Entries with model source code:
▽
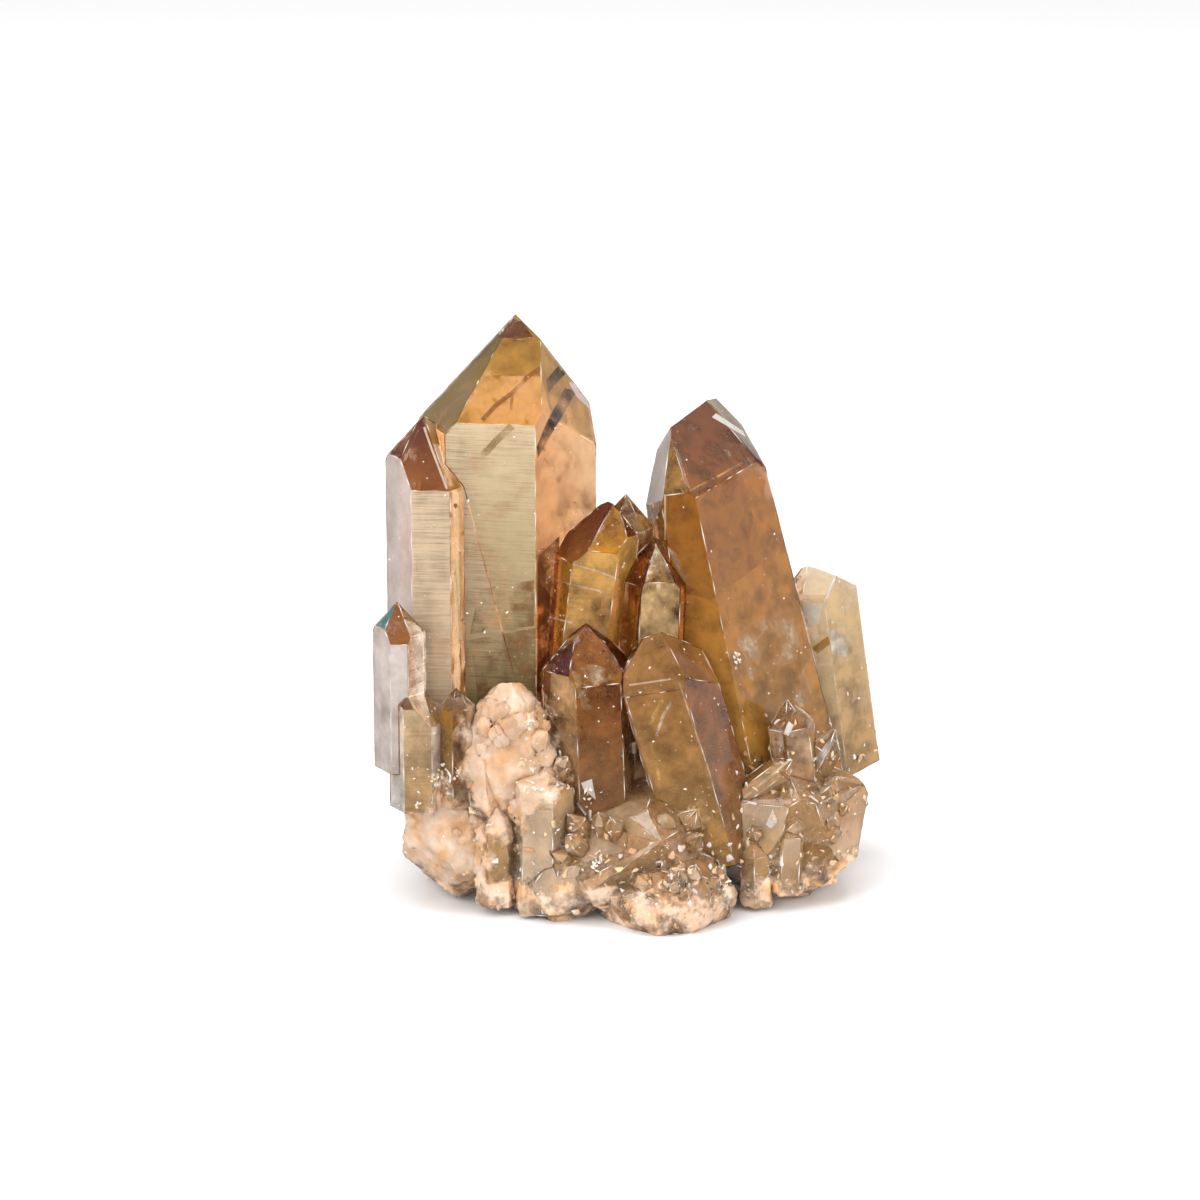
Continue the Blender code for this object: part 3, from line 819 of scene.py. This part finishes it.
class Pile:
    """Grains gathered into one mesh."""

    def __init__(self, dice):
        self.dice = dice
        self.grains = angular_grains(dice)
        self.corners, self.faces, self.tones = [], [], []

    def add(self, place, out, radius, tone, flat=(0.3, 0.7)):
        """Sets a grain into the ground at a place, flattened against it."""
        dice = self.dice
        turn = Vector((0, 0, 1)).rotation_difference(out).to_matrix()
        turn = turn @ Matrix.Rotation(dice.uniform(0, 6.3), 3, "Z")
        turn = turn @ Matrix.Rotation(dice.uniform(-0.7, 0.7), 3, "X")
        size = [radius * dice.uniform(*span) for span in ((0.8, 1.4), (0.4, 0.9), flat)]
        turn = turn @ Matrix.Diagonal(size)
        corners, faces = dice.choice(self.grains)
        start = len(self.corners)
        self.corners += [place + turn @ corner for corner in corners]
        self.faces += [[start + index for index in face] for face in faces]
        self.tones += [(*tone, 1.0)] * sum(len(face) for face in faces)

    def piece(self, name, material):
        mesh = bpy.data.meshes.new(name)
        mesh.from_pydata(self.corners, [], self.faces)
        tones = mesh.attributes.new("tone", "FLOAT_COLOR", "CORNER")
        tones.data.foreach_set("color", [part for tone in self.tones for part in tone])
        shape = bmesh.new()
        shape.from_mesh(mesh)
        bpy.data.meshes.remove(mesh)
        return new_piece(name, shape, material)


def inside(zone, place):
    """How far inside a zone a place in millimetres is: 1 at its centre, 0 at its rim."""
    centre, size = zone[:2]
    return 1.0 - math.sqrt(sum(((place[axis] - centre[axis]) / size[axis]) ** 2 for axis in range(3)))


def rubble(skin):
    """Angular grains on the root, some milky and some clear, and heaps of white chips."""
    ground = bmesh.new()
    ground.from_mesh(skin.data)
    ground.normal_update()
    tree = BVHTree.FromBMesh(ground)
    dice = random.Random(SEEDS["rubble"])
    milky, clear = Pile(dice), Pile(dice)
    for zone in RUBBLE.values():
        count, usual = zone[2:]
        def fits(spot, _):
            return inside(zone, spot) > 0 and spot.z > LOWEST_GRAIN
        for place, out in scattered(ground, count, dice, fits):
            radius = usual * MM * dice.uniform(0.4, 1.5)
            if place.z < 1.5 * radius:
                continue
            pile = clear if dice.random() < CLEAR_SHARE else milky
            pile.add(place, out, radius, linear(dice.choice(RUBBLE_TONES)))
    for pixel, spread, count, usual in CHIP_HEAPS.values():
        for _ in range(count):
            aim = (pixel[0] + dice.gauss(0, 0.5) * spread[0], pixel[1] + dice.gauss(0, 0.5) * spread[1])
            place, out, _, _ = tree.ray_cast(EYE, sight_line(aim))
            if place is not None and (place - EYE).length < VIEW_DISTANCE + CHIP_REACH:
                milky.add(place, out, usual * MM * dice.uniform(0.5, 1.5), linear(dice.choice(CHIP_TONES)))
    ground.free()
    milky.piece("rubble", sugar_quartz())
    clear.piece("clear_rubble", clear_sugar_quartz())


def rough_share(place):
    """How far a place is inside the rough ground, 0 to 1, and its zone's tilt, rise and cover.

    Where zones overlap, raised ones come first.
    """
    zones = [(clamp(inside(zone, place) * 2.2), *zone[2:]) for zone in ROUGH.values()]
    return max(zones, key=lambda found: (found[0] > 0.0 and found[2] > 0.0, found[0]))


def chipped(place, size):
    """The height of a broken surface at a place: flat chips of about one size, each tilted its own way."""
    _, seeds = noise.voronoi(place / size)
    tilt = noise.noise_vector(seeds[0] * 7.3)
    return tilt.dot(place - seeds[0] * size) + 0.35 * size * tilt.x


def rough_ground(skin, growth):
    """The broken, sugary parts of the root: an opaque skin of small tilted chips with a ragged rim."""
    noise.seed_set(SEEDS["chips"])
    shape = bmesh.new()
    shape.from_mesh(skin.data)
    outside = [face for face in shape.faces if rough_share(face.calc_center_median() / MM)[0] <= 0.0]
    bmesh.ops.delete(shape, geom=outside, context="FACES")
    refine(shape, CHIP_EDGE * MM)
    shape.normal_update()
    tone_layer = shape.verts.layers.float_color.new("tone")
    cover_layer = shape.verts.layers.float.new("cover")
    moves = []
    for corner in shape.verts:
        place = corner.co / MM
        share, tilt, rise, fullest = rough_share(place)
        height = tilt * sum(much * chipped(place, size) for size, much in CHIPS) * min(1.0, share * 2.0)
        heights = RAISED_HEIGHTS if rise > 0.0 else SUNK_HEIGHTS
        moves.append(corner.normal * clamp(height + rise, *heights) * MM)
        pale = clamp(0.5 + 0.9 * noise.noise(place * 0.5) + 0.5 * noise.noise(place * 1.7))
        if rise > 0.0:
            tone = between(between(linear("peach"), linear("clay"), 0.4), linear("snow"), pale * 0.5)
        else:
            tone = under_glass(between(root_tone(place), linear("cream"), pale * 0.7))
        brightness = THIN_BRIGHTNESS if fullest < 1.0 else FULL_BRIGHTNESS
        corner[tone_layer] = (*(part * brightness for part in tone), 1.0)
        corner[cover_layer] = min(share, fullest)
    for corner, move in zip(shape.verts, moves):
        corner.co += move
        corner.co.z = max(corner.co.z, 0.02 * MM)
    return new_piece("rough_ground", shape, sugar_quartz(growth))


def sugar_quartz(growth=None):
    """Opaque, sugary quartz in the tone kept on the mesh.

    Given the growth patterns, it is mottled and has a ragged rim.
    """
    name = "sugar grains" if growth is None else "broken sugar quartz"
    finish = {"Roughness": 0.35, "Coat Weight": 0.4, "Coat Roughness": 0.1}
    material, tree, shader = fresh_material(name, finish)
    tone = kept(tree, "tone", 0)
    if growth is None:
        tree.links.new(tone.outputs["Color"], shader.inputs["Base Color"])
        return material
    pattern = growth_node(tree, growth)
    shade = shaded(tree, tone.outputs["Color"], pattern.outputs["Cloud"], (0.35, 0.65, 0.7, 1.05))
    tree.links.new(shade, shader.inputs["Base Color"])
    bumps(tree, shader, pattern.outputs["Grain"], 0.7, 0.12 * MM)
    cover = kept(tree, "cover", -500)
    centred = sums(tree, "SUBTRACT", pattern.outputs["Cloud"], 0.5, -700, -600)
    ragged = sums(tree, "MULTIPLY", centred, 6.0, -500, -600)
    spread = sums(tree, "MULTIPLY", cover.outputs["Fac"], 3.0, -700, -800)
    risen = sums(tree, "SUBTRACT", spread, 0.5, -500, -800)
    alpha = sums(tree, "ADD", ragged, risen, -300, -700, clamped=True)
    tree.links.new(alpha, shader.inputs["Alpha"])
    return material


def clear_sugar_quartz():
    return plain_material("clear sugar quartz", {
        "Base Color": (1.0, 0.94, 0.86, 1.0), "Roughness": 0.04,
        "IOR": QUARTZ_IOR, "Transmission Weight": 1.0,
    })


def painted_edge_highlights(cad):
    """Pale threads along the sharp outer edges of the points, broken at random: painted highlights."""
    shape = whole_faces(cad.data)
    dice = random.Random(SEEDS["edges"])
    threads = bmesh.new()
    for edge in shape.edges:
        in_root = edge.verts[0].co.z < POINTS_START * MM and edge.verts[1].co.z < POINTS_START * MM
        shortest, radii = ROOT_THREADS if in_root else POINT_THREADS
        sharp = edge.is_convex and edge.calc_face_angle(0.0) >= SHARP_EDGE
        if not sharp or edge.calc_length() < shortest * MM:
            continue
        start, end = (corner.co for corner in edge.verts)
        along = (end - start).normalized()
        out = sum((face.normal for face in edge.link_faces), Vector()).normalized()
        side = along.cross(out)
        travelled = dice.uniform(0.0, 2.0) * MM
        while travelled < edge.calc_length() - 0.2 * MM:
            run = min(dice.uniform(*THREAD_RUNS) * MM, edge.calc_length() - travelled)
            radius = dice.uniform(*radii) * MM
            first = start + along * travelled
            last = start + along * (travelled + run)
            middle = (first + last) / 2
            ring = [middle + (out * math.cos(angle) + side * math.sin(angle)) * radius
                    for angle in (0.0, math.pi / 2, math.pi, 3 * math.pi / 2)]
            corners = [threads.verts.new(place) for place in [first] + ring + [last]]
            for index in range(4):
                after = index % 4 + 1
                following = (index + 1) % 4 + 1
                threads.faces.new((corners[0], corners[following], corners[after]))
                threads.faces.new((corners[5], corners[after], corners[following]))
            travelled += run + dice.expovariate(1.0) * 1.5 * MM
    shape.free()
    return new_piece("painted_edge_highlights", threads, edge_highlight_quartz())


def edge_highlight_quartz():
    return plain_material("edge highlight quartz", {"Base Color": (0.93, 0.86, 0.76, 1.0), "Roughness": 0.4})


def specks(skin):
    """Pale dust and tiny chips on the faces, also standing in for sparkles as painted highlights."""
    ground = bmesh.new()
    ground.from_mesh(skin.data)
    ground.normal_update()
    dice = random.Random(SEEDS["specks"])
    flakes = Pile(dice)
    smallest, extra, largest = SPECK_RADII
    for place, out in scattered(ground, SPECK_COUNT, dice, lambda spot, out: spot.z > 1.0 and out.z > -0.5):
        if place.z / MM < dice.uniform(*SPECK_HEIGHTS):
            radius = min(largest, smallest + dice.expovariate(1.0) * extra) * MM
            flakes.add(place, out, radius, linear("snow"))
    ground.free()
    return flakes.piece("specks", chip_quartz())


def golden_flakes(cad):
    """Thin bright cracks and films deep inside the points."""
    ground = whole_faces(cad.data)
    bmesh.ops.triangulate(ground, faces=ground.faces)
    ground.normal_update()
    tree = BVHTree.FromBMesh(ground)
    dice = random.Random(SEEDS["films"])
    films = Pile(dice)
    for place, out in scattered(ground, FILM_COUNT, dice, lambda spot, out: spot.z > FILM_HEIGHT):
        start = place - out * 0.05 * MM
        _, _, _, thickness = tree.ray_cast(start, -out)
        if thickness is None or thickness < FILM_ROOM * MM:
            continue
        depth = dice.uniform(*FILM_DEPTHS) * thickness
        tilt = Vector([dice.gauss(0, 1) for _ in range(3)]).normalized()
        radius = dice.uniform(*FILM_RADII) * MM
        films.add(place - out * depth, tilt, radius, linear("cream"), flat=FILM_FLATNESS)
    ground.free()
    return films.piece("golden_flakes", golden_film())


def golden_film():
    return plain_material("golden film", {
        "Base Color": (1.0, 0.86, 0.62, 1.0), "Metallic": 0.6, "Roughness": 0.3,
    })


def chip_quartz():
    return plain_material("chip quartz", {"Base Color": (0.92, 0.88, 0.8, 1.0), "Roughness": 0.35})


# The studio

def white_paper():
    return plain_material("white paper", {
        "Base Color": (0.93, 0.93, 0.94, 1.0), "Roughness": 0.9, "Specular IOR Level": 0.1,
    })


def studio_floor():
    """A wide sheet of paper, which lights the specimen but isn't mirrored in its faces."""
    mesh = bpy.data.meshes.new("floor")
    corners = [(x * FLOOR_HALF, y * FLOOR_HALF, 0) for x, y in ((-1, -1), (1, -1), (1, 1), (-1, 1))]
    mesh.from_pydata(corners, [], [(0, 1, 2, 3)])
    floor = bpy.data.objects.new("floor", mesh)
    mesh.materials.append(white_paper())
    floor.visible_glossy = False
    bpy.context.scene.collection.objects.link(floor)


def studio_sky():
    """Soft light, bright behind, beside and overhead and dim in front, over a dim lower room."""
    world = bpy.data.worlds.new("studio")
    bpy.context.scene.world = world
    world.use_nodes = True
    tree = world.node_tree
    sky = tree.nodes["Background"]
    where = node(tree, "ShaderNodeTexCoord", -900, 0)
    parts = node(tree, "ShaderNodeSeparateXYZ", -700, 0)
    tree.links.new(where.outputs["Generated"], parts.inputs[0])
    height = node(tree, "ShaderNodeMapRange", -500, 0)
    height.inputs["From Min"].default_value = -1.0
    tree.links.new(parts.outputs["Z"], height.inputs["Value"])
    ramp = node(tree, "ShaderNodeValToRGB", -300, 0)
    tree.links.new(height.outputs["Result"], ramp.inputs["Fac"])
    front = node(tree, "ShaderNodeMapRange", -500, -300)
    for name, value in (("From Min", -0.55), ("From Max", 0.0), ("To Min", DIM_FRONT), ("To Max", 1.0)):
        front.inputs[name].default_value = value
    tree.links.new(parts.outputs["Y"], front.inputs["Value"])
    level = node(tree, "ShaderNodeMix", -150, 0, data_type="RGBA", blend_type="MULTIPLY")
    level.inputs[0].default_value = 1.0
    tree.links.new(ramp.outputs["Color"], level.inputs[6])
    tree.links.new(front.outputs["Result"], level.inputs[7])
    tree.links.new(level.outputs[2], sky.inputs["Color"])
    stops = ramp.color_ramp.elements
    stops[0].position, stops[1].position = 0.0, 1.0
    stops[0].color = (SKY_BOTTOM, SKY_BOTTOM, SKY_BOTTOM, 1.0)
    stops[1].color = (1.0, 1.0, 1.0, 1.0)
    for position, light in SKY_BANDS:
        stops.new(position).color = (*(light * part for part in SKY_TINT), 1.0)
    sky.inputs["Strength"].default_value = SKY_STRENGTH


def softbox(name, place, aim, size, power, mirrored):
    lamp = bpy.data.lights.new(name, "AREA")
    lamp.shape = "RECTANGLE"
    lamp.size, lamp.size_y = size
    lamp.energy = power
    box = bpy.data.objects.new(name, lamp)
    box.location = place
    box.visible_glossy = mirrored
    box.rotation_euler = (Vector(aim) - Vector(place)).to_track_quat("-Z", "Y").to_euler()
    bpy.context.scene.collection.objects.link(box)


def camera():
    lens = bpy.data.cameras.new("view")
    lens.sensor_width = SENSOR_WIDTH
    lens.lens = FOCAL_PIXELS / PHOTO_SIDE * SENSOR_WIDTH
    lens.clip_start = 0.01
    eye = bpy.data.objects.new("view", lens)
    eye.location = EYE
    eye.rotation_euler = FORWARD.to_track_quat("-Z", "Y").to_euler()
    bpy.context.scene.collection.objects.link(eye)
    bpy.context.scene.camera = eye


def picture_settings():
    scene = bpy.context.scene
    scene.view_settings.view_transform = "Standard"
    scene.cycles.max_bounces = 10
    scene.cycles.transmission_bounces = 10
    scene.cycles.transparent_max_bounces = 12
    scene.cycles.diffuse_bounces = 2


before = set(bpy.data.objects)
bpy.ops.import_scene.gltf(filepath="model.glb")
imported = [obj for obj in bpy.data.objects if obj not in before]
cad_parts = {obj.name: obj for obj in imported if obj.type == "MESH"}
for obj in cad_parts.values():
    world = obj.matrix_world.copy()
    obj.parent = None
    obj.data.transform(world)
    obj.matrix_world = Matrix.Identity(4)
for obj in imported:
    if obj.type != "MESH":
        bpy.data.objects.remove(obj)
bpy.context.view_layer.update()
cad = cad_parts[CAD_NODE]
growth = quartz_growth()
skin = clear_crystals(cad, growth)
cloudy = clouded_quartz(growth)
clouded_sheets(cad, cloudy)
inner_veils(cad, cloudy)
inclusions(cad, cloudy)
milky_core(skin, growth)
rough_ground(skin, growth)
rubble(skin)
painted_edge_highlights(cad)
golden_flakes(cad)
specks(skin)
studio_floor()
studio_sky()
for name, box in SOFTBOXES.items():
    softbox(name, *box)
camera()
picture_settings()
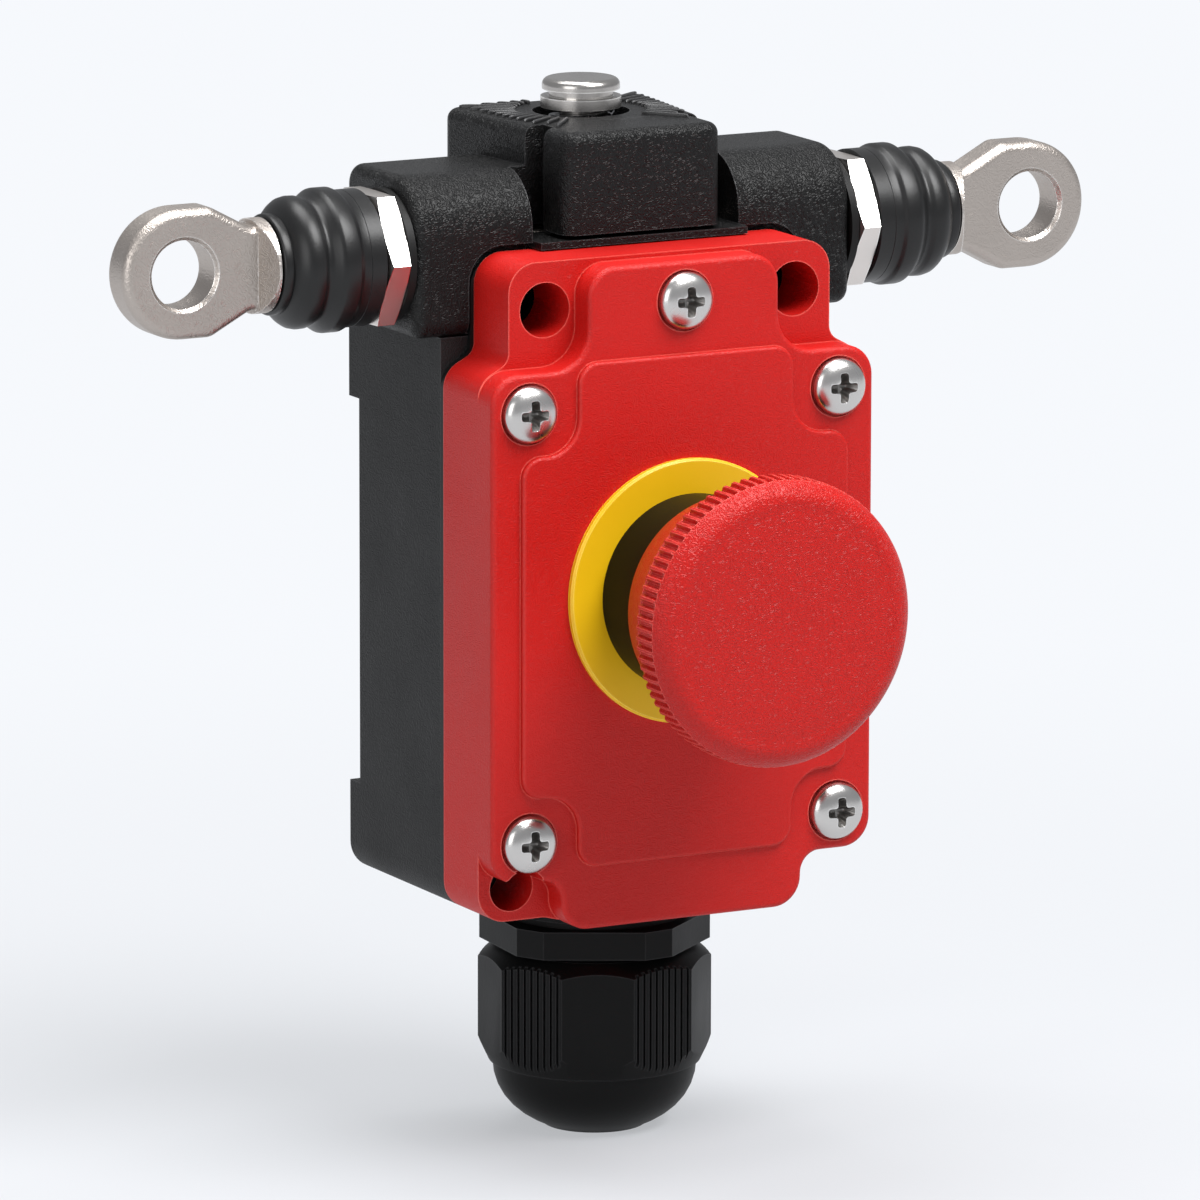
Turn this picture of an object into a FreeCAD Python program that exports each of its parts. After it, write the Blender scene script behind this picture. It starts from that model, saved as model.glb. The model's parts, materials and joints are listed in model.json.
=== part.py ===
△
TASK REQUIREMENTS: Starting at the line that contains "before = set(bpy.data.objects)", repeat each line exactly through the last one in the listing. Include both of those lines and nothing more.

PROBLEM SOLUTION:
before = set(bpy.data.objects)
bpy.ops.import_scene.gltf(filepath="model.glb")
imported = [obj for obj in bpy.data.objects if obj not in before]
cad_parts = {obj.name: obj for obj in imported if obj.type == "MESH"}
for obj in cad_parts.values():
    world = obj.matrix_world.copy()
    obj.parent = None
    obj.data.transform(world)
    obj.matrix_world = Matrix.Identity(4)
for obj in imported:
    if obj.type != "MESH":
        bpy.data.objects.remove(obj)
bpy.context.view_layer.update()
cad = cad_parts[CAD_NODE]
growth = quartz_growth()
skin = clear_crystals(cad, growth)
cloudy = clouded_quartz(growth)
clouded_sheets(cad, cloudy)
inner_veils(cad, cloudy)
inclusions(cad, cloudy)
milky_core(skin, growth)
rough_ground(skin, growth)
rubble(skin)
painted_edge_highlights(cad)
golden_flakes(cad)
specks(skin)
studio_floor()
studio_sky()
for name, box in SOFTBOXES.items():
    softbox(name, *box)
camera()
picture_settings()
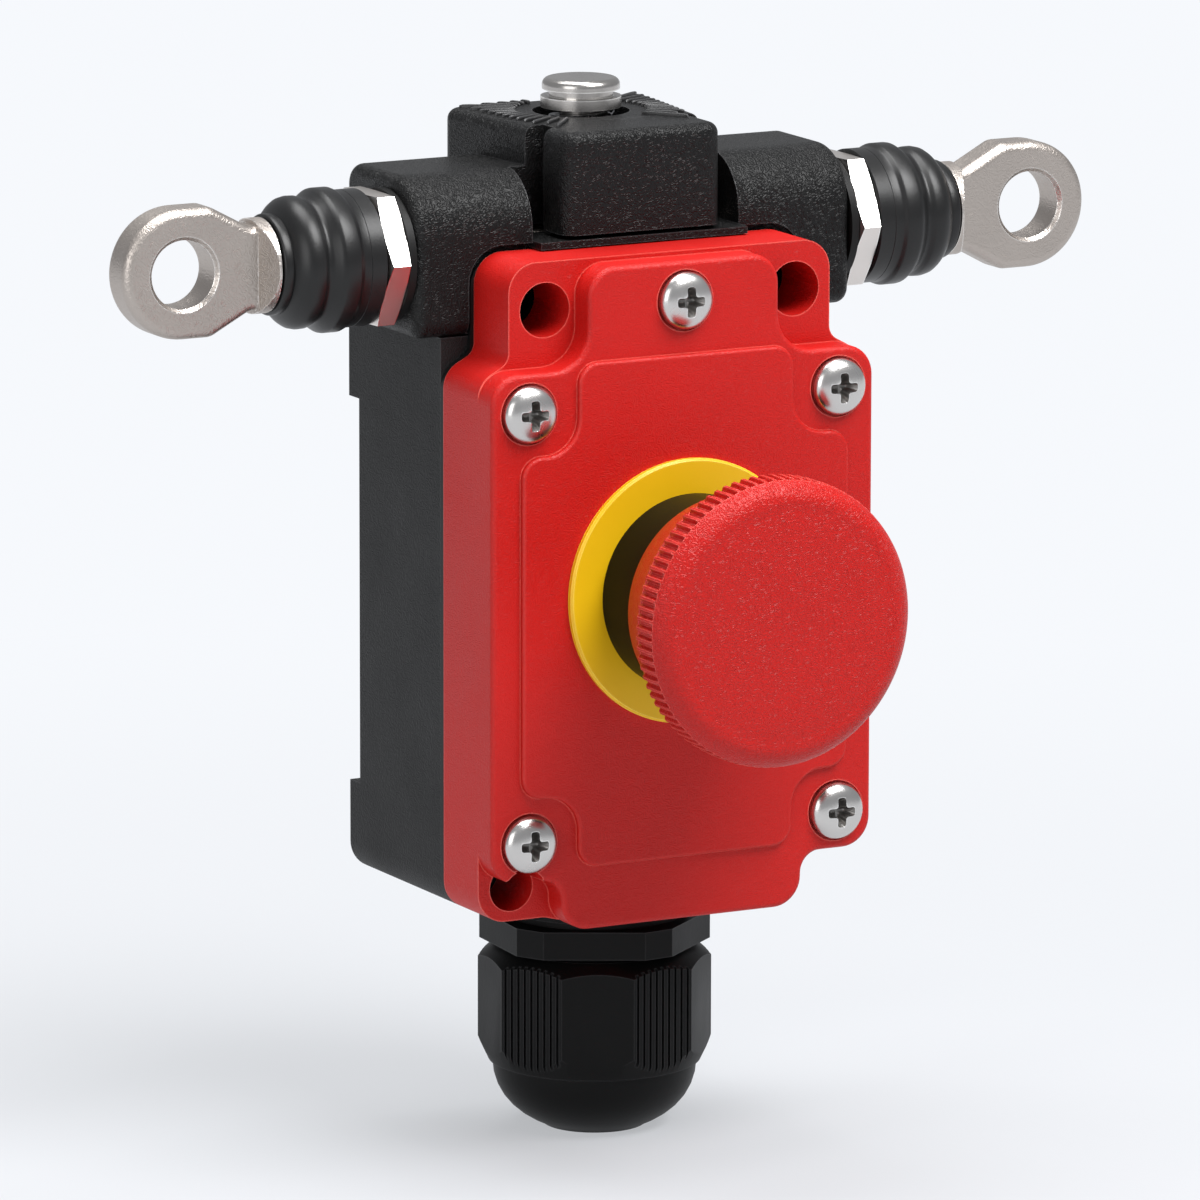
Turn this picture of an object into a FreeCAD Python program that exports each of its parts. After it, write the Blender scene script behind this picture. It starts from that model, saved as model.glb. The model's parts, materials and joints are listed in model.json.
=== part.py ===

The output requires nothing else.